Alois left home at the age of fourteen due to increasingly violent arguments with his father and poor relations with his step-mother, who resented him and turned his father against him in favour of their son Adolf. After working as an apprentice waiter, he served a five-month sentence in 1900 for theft and an eight-month sentence in 1902 for the same crime. He moved to Dublin, where he got a job as a waiter at the Shelbourne Hotel. In 1909, he met Bridget Dowling at the Dublin Horse Show and led her to believe that he was a wealthy hotelier on a European tour. They eloped to London and married on June 3, 1910. William Dowling, Bridget's father, threatened to have Alois arrested for kidnapping, but Bridget dissuaded him.

The couple settled in Liverpool where, in 1911, their son William Patrick Hitler was born.

Bridget Dowling's memoirs claim that Adolf Hitler lived with them in Liverpool from 1912 to 1913 while he was on the run for dodging the draft in his native Austria, but most historians dismiss this story as a fiction concocted to make Bridget's book more appealing to publishers.
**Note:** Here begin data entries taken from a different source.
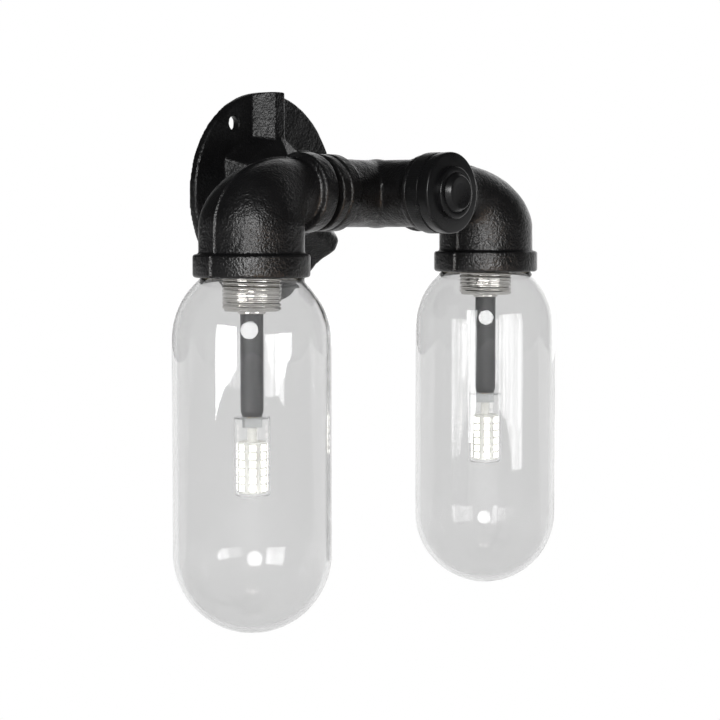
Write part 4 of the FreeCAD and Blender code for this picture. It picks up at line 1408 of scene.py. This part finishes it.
    def card(self, card: Card) -> None:
        """Stand one lit card round the light, where only its own glass shade mirrors it."""
        axis = centre_of(f"glass_shade_{card.side_name}")
        shape = bmesh.new()
        edges = []
        for height, *headings in card.levels:
            ways = [Vector(level_way(heading)) * card.distance for heading in headings]
            edges.append([shape.verts.new((axis.x + way.x, axis.y + way.y, height)) for way in ways])
        for high, low in zip(edges, edges[1:]):
            shape.faces.new((high[0], high[1], low[1], low[0]))
        piece = finish_mesh(card.name, shape, Matrix.Identity(4))
        material, tree = new_material(card.name)
        place = add_node(tree, "ShaderNodeTexCoord").outputs["Object"]
        upright = vector(tree, "MULTIPLY", place, self.fold_stretch)
        folds = add_node(tree, "ShaderNodeTexNoise",
                         {"Vector": upright, "Scale": self.folds_per_metre, "Detail": 3.0})
        swing = tuple(card.brightness * share for share in self.fold_swing)
        strength = mapped(tree, folds.outputs["Fac"], self.fold_edges, swing)
        clear = add_node(tree, "ShaderNodeBsdfTransparent")
        self.glow_where(tree, self.ray_left_shade(tree, card.side_name), clear, strength)
        material.cycles.emission_sampling = "NONE"
        piece.data.materials.append(material)
        piece.visible_camera = False
        piece.visible_diffuse = False
        piece.visible_shadow = False

    def ray_left_shade(self, tree: bpy.types.NodeTree, side_name: str) -> bpy.types.NodeSocket:
        """Tell rays that one glass shade mirrored from all others, by how far off its axis they started.

        Args:
            tree: the card's node tree.
            side_name: the shade's side.

        Returns:
            One for the shade's own rays, otherwise nought.
        """
        hit = add_node(tree, "ShaderNodeNewGeometry")
        path = add_node(tree, "ShaderNodeLightPath")
        back = add_node(tree, "ShaderNodeVectorMath", {0: hit.outputs["Incoming"],
                                                       "Scale": path.outputs["Ray Length"]}, operation="SCALE")
        start = vector(tree, "ADD", hit.outputs["Position"], back.outputs[0])
        place = add_node(tree, "ShaderNodeSeparateXYZ", {0: start})
        axis = centre_of(f"glass_shade_{side_name}")
        level = vector(tree, "MULTIPLY", start, (1.0, 1.0, 0.0))
        off = vector(tree, "DISTANCE", level, (axis.x, axis.y, 0.0))
        below = number(tree, "LESS_THAN", place.outputs["Z"], self.shade_top)
        return number(tree, "MULTIPLY", number(tree, "COMPARE", off, *self.own_wall), below)


# ---------------------------------------------------------------- the whole scene


def main() -> None:
    """Dress every part of the light in order."""
    logging.basicConfig(level=logging.INFO, format="%(name)s: %(message)s")
    PAINT.dress_frame()
    WallFitting().build()
    PushSwitch().build()
    for side_name, side in SIDES:
        Elbow(side_name, side).build()
        GlassShade(side_name).build()
        Lamp(side_name).build()
    Studio().build()


if __name__ == "__main__":
    main()
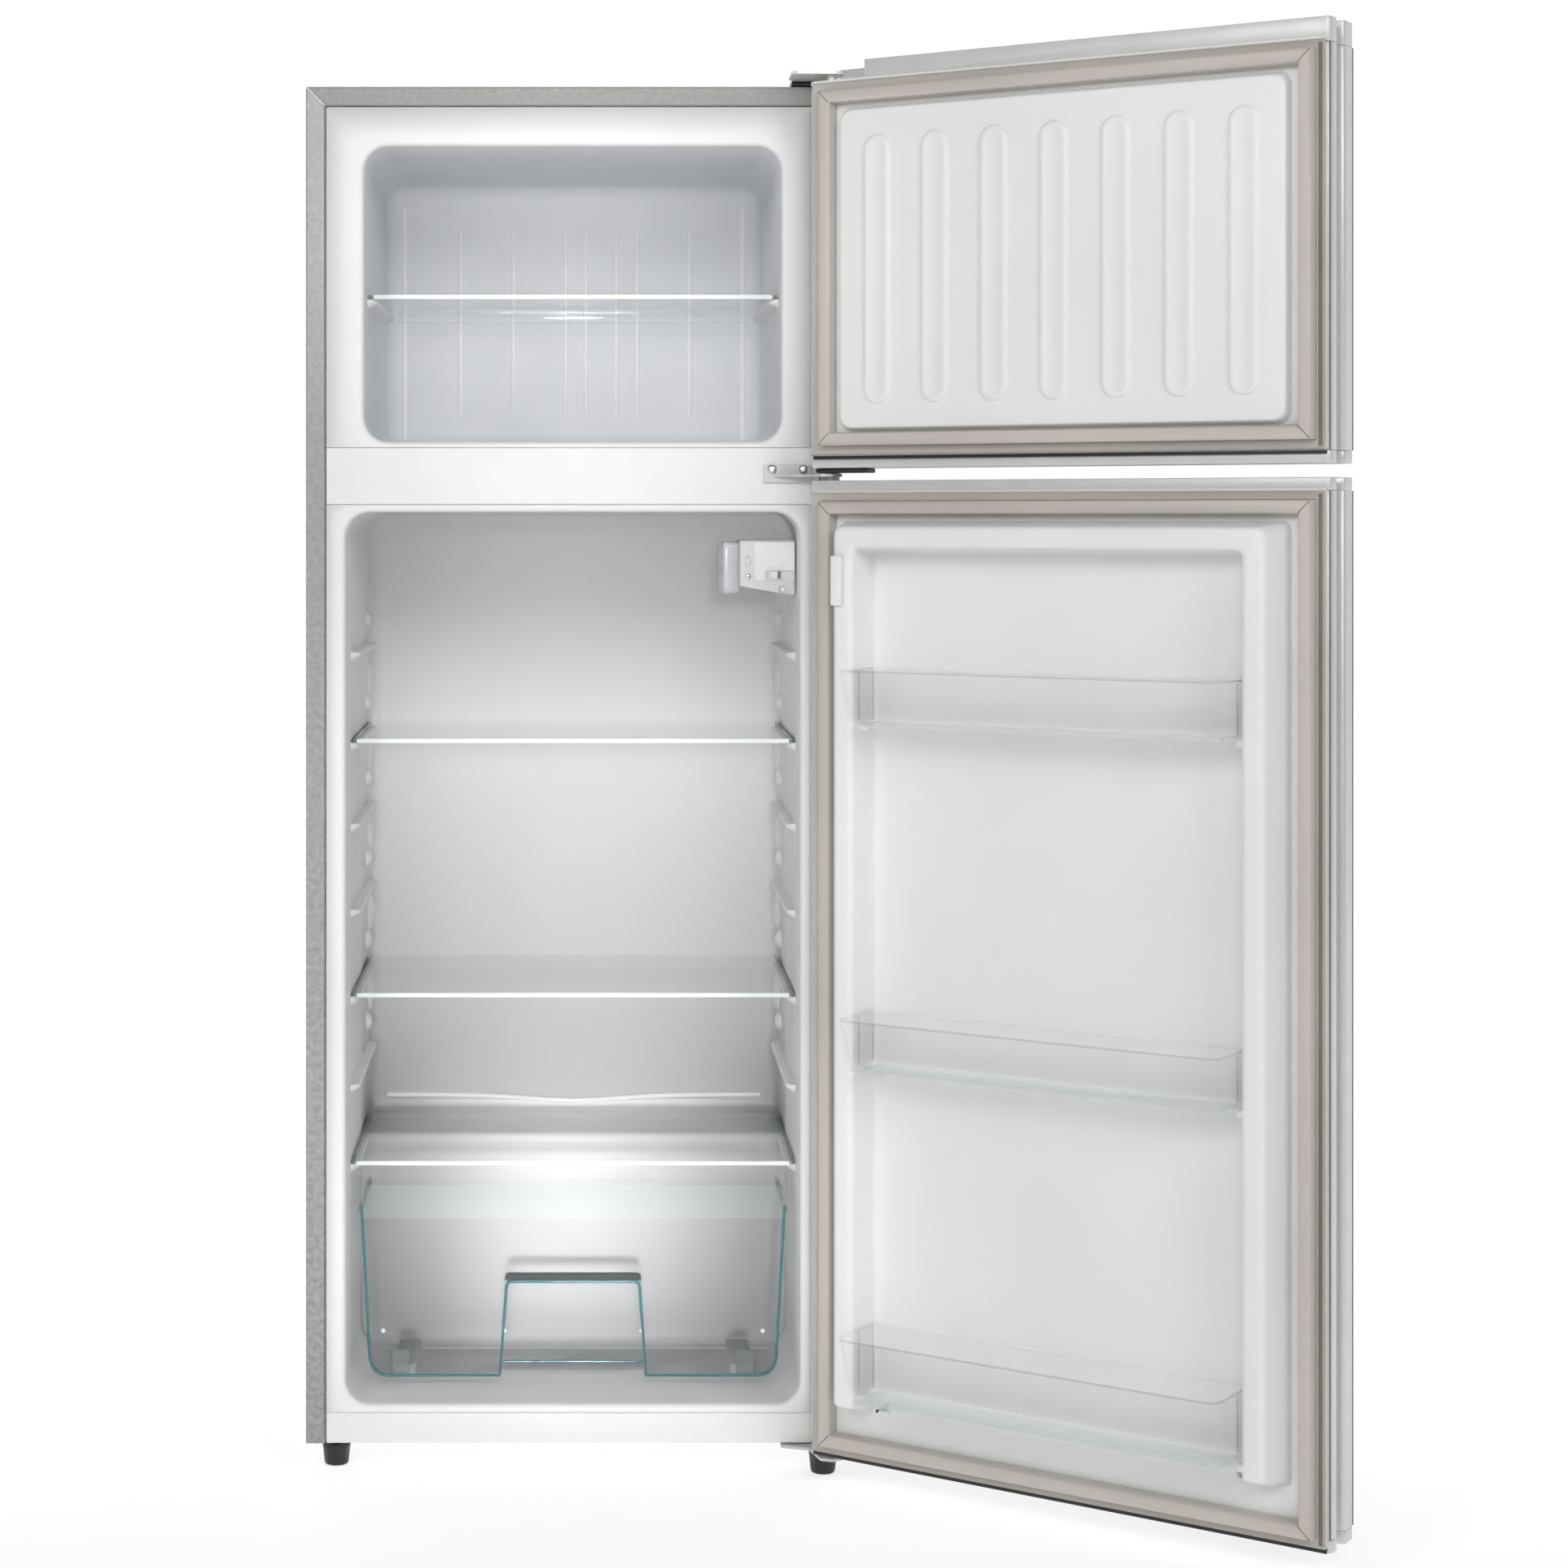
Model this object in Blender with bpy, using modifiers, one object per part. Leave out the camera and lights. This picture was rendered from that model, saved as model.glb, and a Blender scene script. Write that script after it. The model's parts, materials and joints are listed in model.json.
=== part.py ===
"""Two-door top freezer refrigerator with both doors standing open.

Units are metres. Cabinet frame: +X to the right, +Y to the back, +Z up, front face of the cabinet at y = 0,
floor at z = 0. Doors are modelled shut and then turned about their hinge axis by their parent empty.
"""

import math

import bmesh
import bpy
from mathutils import Matrix, Vector

# ---------------------------------------------------------------- driving dimensions
WIDTH = 0.545
DEPTH = 0.460
TOP = 1.414
BOTTOM = 0.030
SHEET = 0.001
GAP = 0.0003
EASE = 0.0008
FLANGE = 0.020
LINER = 0.0015

# where the middle of the whole object's box lies in the cabinet frame
BOX_CENTRE = (0.2231, 0.0499)

FREEZER_HALF = 0.213
FREEZER_Z = (1.052, 1.3535)
FREEZER_FACE_Z = (1.0459, 1.3930)
FREEZER_BACK = 0.400
FRIDGE_HALF = 0.232
FRIDGE_Z = (0.070, 0.980)
FRIDGE_FACE_Z = (0.0612, 0.9877)
FRIDGE_BACK = 0.400
STEP_FRONT = 0.235
STEP_TOP = 0.300
CORNER_RADIUS = 0.025
BACK_RADIUS = 0.018
FACE_HALF = WIDTH / 2 - FLANGE - 0.0012

BAY_FRONT = 0.274
BAY_TOP = 0.245

GLASS = 0.004
SHELF_FRONT = 0.069
SHELF_BACK = 0.360
SHELF_HALF = 0.2295
SHELF_Z = (0.7396, 0.4746)
COVER_BACK = 0.330
FREEZER_SHELF_Z = 1.201
FREEZER_SHELF_FRONT = 0.050
LEDGE_LEVELS = (0.834, 0.7396, 0.655, 0.565, 0.4746, 0.383, 0.3003)

HINGE = (0.2608, -0.0383)
OPEN_ANGLE = math.radians(145.4)
PIN_RADIUS = 0.004
DOOR_INNER = -0.0167
DOOR_OUTER = -0.0760
FREEZER_DOOR_Z = (1.0240, 1.4300)
FREEZER_SEAL_Z = (1.0315, 1.4105)
FREEZER_CAPS = (0.0120, 0.0228)
FRIDGE_DOOR_Z = (0.0344, 1.0115)
FRIDGE_SEAL_Z = (0.0344, 1.0055)
FRIDGE_CAPS = (0.0120, 0.0120)
GRIP = 0.020
GASKET_EDGE = 0.004
GASKET_WIDE = 0.027
GASKET_HIGH = 0.0155
DYKE_HIGH = 0.040
DYKE_FOOT = 0.0905
PANEL_HIGH = 0.010

BIN_DEPTH = 0.083
BIN_DRAFT = 0.28
BIN_HALF = 0.1985
BINS = {"upper": (0.7720, 0.8260), "middle": (0.4340, 0.4870), "lower": (0.1105, 0.1775)}

CRISPER_FRONT = 0.0685
CRISPER_BACK = 0.228
CRISPER_Z = (0.0790, 0.284)
CRISPER_HALF = (0.2125, 0.2232)

MATERIALS = {
    "steel_paint": ((0.56, 0.56, 0.57), 0.35, 0.6, 1.0),
    "liner_white": ((0.90, 0.90, 0.90), 0.35, 0.0, 1.0),
    "trim_white": ((0.93, 0.93, 0.93), 0.30, 0.0, 1.0),
    "zinc": ((0.62, 0.62, 0.60), 0.30, 1.0, 1.0),
    "black_plastic": ((0.02, 0.02, 0.02), 0.45, 0.0, 1.0),
    "black_enamel": ((0.03, 0.03, 0.03), 0.30, 0.2, 1.0),
    "copper": ((0.72, 0.42, 0.28), 0.30, 1.0, 1.0),
    "foam": ((0.85, 0.74, 0.45), 0.90, 0.0, 1.0),
    "gasket": ((0.66, 0.61, 0.57), 0.55, 0.0, 1.0),
    "door_paint": ((0.62, 0.62, 0.62), 0.30, 0.6, 1.0),
    "cap_grey": ((0.70, 0.70, 0.68), 0.30, 0.0, 1.0),
    "glass": ((0.85, 0.95, 0.92), 0.05, 0.0, 0.35),
    "clear_plastic": ((0.80, 0.93, 0.92), 0.10, 0.0, 0.35),
    "lamp_plastic": ((0.92, 0.92, 0.90), 0.25, 0.0, 0.7),
    "lamp_glass": ((0.95, 0.93, 0.85), 0.10, 0.0, 0.5),
    "screw_steel": ((0.70, 0.70, 0.68), 0.25, 1.0, 1.0),
    "rubber": ((0.03, 0.03, 0.03), 0.80, 0.0, 1.0),
}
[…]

Alois attempted to make money by running a small restaurant in Dale Street, a boarding house on Parliament Street and a hotel on Mount Pleasant, all of which failed.

Finally, he left his family behind in May 1914 when he returned, alone, to Germany to establish himself in the safety-razor business. World War I broke out soon after, stranding Alois in Germany and making it impossible for his wife and son to join him. He married another woman in 1916 and, after the war, had a third party inform Bridget that he was dead.

His ruse was discovered by the German authorities and Alois was prosecuted for bigamy in 1924 but acquitted due to Bridget's intervention on his behalf.

William Patrick stayed with Alois and his new family during his early trips to Germany in the late 1920s and early 1930s. In 1934 Alois established a restaurant in Berlin which became a popular drinking hole for Stormtroopers. He managed to keep the restaurant open through the duration of World War II. At the end of the war he was arrested by the British but released once it became clear that he had played no role in his brother's regime.

Following the war, Alois was briefly involved with a right-wing political party. In the 1950s he made money by signing photographs of his brother and selling them to tourists.

Alois and Adolf were never close due to the influence of Klara Hitler and Alois' apparent resentment of Adolf's favoured status with their father. He is not mentioned in Hitler's Mein Kampf and they rarely met, if ever, after Adolf's rise to power.